PHILADELPHIA — College tech leaders gathered here this week for the first in-person Educause conference since the start of the pandemic. Attending sessions and walking the exhibit hall, it felt like the focus was on the city’s founding value: brotherly love.
“Empathy seems to be a theme at this Educause,” said Ken Graetz, director of teaching, learning and technology services at Winona State University.
That’s a stark contrast from the last in-person Educause event back in 2019, which was all about humans as data points. This year’s conference stressed humans as … humans. The raw emotion of the last year-and-a-half was the subtext—and sometimes actual text—of several breakout sessions and keynote speeches. After all, exhaustion is widespread in higher ed these days, Educause president and CEO John O’Brien said to a ballroom of attendees wearing masks, adding that “we can’t assume our colleagues are OK.”
Some speakers discussed empathy directly, like Graetz, who co-led a session about building more of it into the design of online courses. Another was Ruha Benjamin, a Princeton professor of African American studies who gave a speech about how racism can seep into and be shaped by education technology and other tools.
“The way we ration empathy is not natural, but shaped by our environment”—such as our digital environments, Benjamin said.
College leaders and others gathered this week in Philadelphia for the first in-person Educause conference since the COVID-19 pandemic began.
Other presenters encouraged attendees to strive for better work-life balance, embrace newly flexible work arrangements and lean into vulnerability. That’s the kind of advice a quartet of chief information officers gave while describing how they’ve led college tech teams through the COVID-19 crisis.
“Your staff need to see you’re taking care of yourself so they feel empowered to take care of themselves,” said Helen Norris, vice president and chief information officer at Chapman University.

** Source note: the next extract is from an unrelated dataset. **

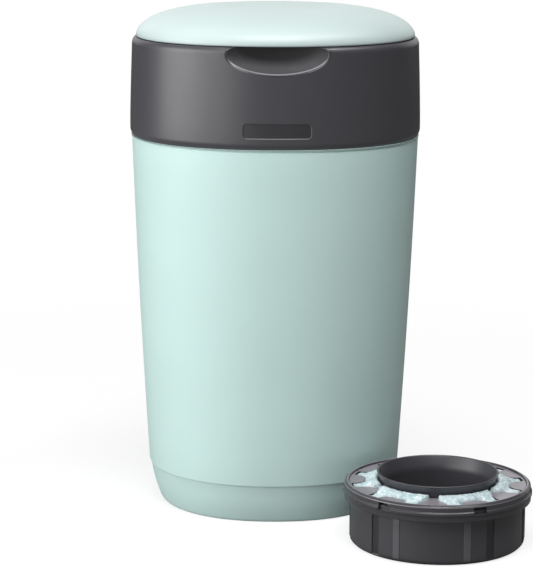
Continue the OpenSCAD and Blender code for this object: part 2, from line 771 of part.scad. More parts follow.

Even the event revealing Educause’s annual list of higher education’s top IT issues for the upcoming year approached “brand-new territory,” said Susan Grajek, Educause vice president for partnerships, communities and research, because the inventory for 2022 is “all about people.” It’s the first time ever that the list looks at students as not just learners or customers, she added—but as humans.
Amid the chorus of concern, a note of dissonance sounded from the exhibit hall, where controversial test-proctoring tools and services were prominently displayed and their booths generously staffed. Many students and faculty have objected throughout the pandemic to the use of surveillance systems that monitor students who are taking tests remotely—a measure that other professors say they turned to because they noticed a rise in cheating.
Tension about assessments, trust and technology surfaced in conversations and materials throughout the conference, such as in a poster presented about “promoting academic integrity in online ‘open note’ exams without surveillance software” and a session description that said “e-proctoring may be the most problematic of solutions” that colleges use in online learning. Leaders at college teaching and learning centers are trying to resolve what one called the “great proctoring debate” by encouraging professors to move away from high-stakes tests, but even though many instructors seem newly willing to try alternative approaches, that sometimes requires more time and energy than they have these days.
Meanwhile, signs posted around the convention center drove home the importance of wellbeing to the in-person attendees, reminding them to “respect comfort levels.” Only approach other people who have indicated they’re ready—either for “cautious chatting” or “elbow bumps.”